The third allegation comes courtesy of Tamir Cohen Jr, executive editor of The Financial Telegram. He writes that Hosp worked for a company called Lyoness between 2011 and 2016. Lyoness is a multi-level marketing company which has been investigated for being a pyramid scheme in Austria, Switzerland, Australia, Sweden, Poland, France, Hungary and Lithuania.

Cermak found a recorded workshop apparently given by Hosp, which you can listen to here.

In the recording, you can can hear Hosp describing a system in which employees progress through “career levels” by accumulating points gained by signing up new members. His suggestions include:

  • Writing out your contacts in a list, which is provided by Lyoness;
  • Beginning with “warm contacts”, that is, people you know well; and
  • Selling to the warm contacts via a middleman.

To quote: “Income does not fall out of the sky, there is a predictable way of how to calculate and receive more income, and, if you follow this way, you can earn incomes in an extent that it’s not imaginable to you at this moment.”

To quote: “Whenever you contact them, you only have one goal – and that goal is to get a meeting…tell them you want to go for a drink, tell them you want to go for a coffee…never mention Lyoness, never mention anything about saving money, the maximum you can say is ‘an opportunity to make money.’”

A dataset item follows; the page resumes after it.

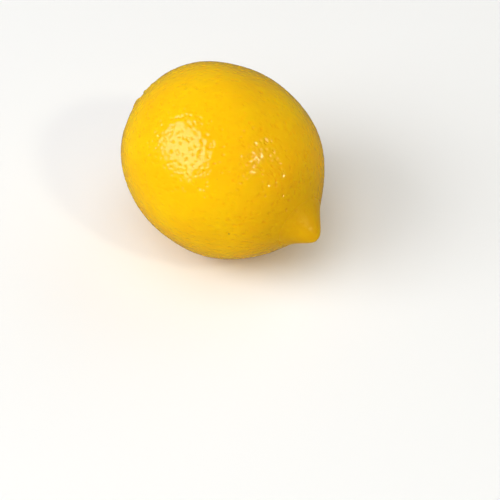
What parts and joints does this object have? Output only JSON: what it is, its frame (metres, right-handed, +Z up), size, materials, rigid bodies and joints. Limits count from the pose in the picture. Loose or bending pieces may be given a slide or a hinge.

He explains that there is a direct and indirect approach to getting signups. The direct approach is for “very very close people, people that you meet in everyday life anyway so they cannot evade you”. For the indirect approach, one suggestion is that you “always mention that you are doing this with a business partner, with a friend, so there’s some peer pressure.”

It should be noted that this work experience is not listed on Hosp’s LinkedIn account.

Just waiting for the final go

In March, Diar ran an investigation into 2017’s biggest ICOs, of which TenX was one. The company did not respond to questions from the publication.

In October, Forbes reported that the company paid its 80 employees an average of $84,000 a year (which is $6.7 million) and that it had $104 million in its ICO pot (meaning that it has grown).

Hosp said that the cards are ready, and “just waiting for the final go.”